In our last LGBT Law Notes issue of 2018, Arthur S. Leonard discussed recent developments of the Trump administration's ban on transgender military in lower courts.



"Just one week after the Solicitor General’s Petitions in three of the transgender military cases were docketed in the Supreme Court, new decisions were issued on November 30 in two cases, Stone v. Trump and Doe 2 v. Trump. Both went against the government", he wrote.


"In Doe 2 v. Mattis, 2018 U.S. Dist. LEXIS 202946 (D.D.C.), District Judge Colleen Kollar-Kotelly, who was the first to issue a preliminary injunction against the ban announced in the August 2017 memorandum on October 30, 2017, denied the government’s motion to stay the preliminary injunction pending appeal."


On Friday, a three-judge panel of the U.S. Court of Appeals for the District of Columbia Circuit sided with the Trump administration and overturned the preliminary injunction issued by U.S. District Judge Colleen Kollar-Kotelly barring the Trump administration from banning transgender service members.

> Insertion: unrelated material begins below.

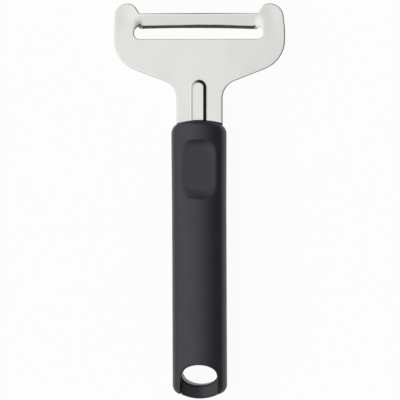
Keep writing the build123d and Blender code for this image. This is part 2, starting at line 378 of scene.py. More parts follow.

"We reverse the District Court’s denial of the government’s motion to dissolve the preliminary injunction and vacate the preliminary injunction without prejudice."

As we mentioned in our previous Law Notes articles, there are three other orders issued against this discriminatory policy that remain in effect. Those orders will allow transgender military troops to continue serving in the U.S. armed forces.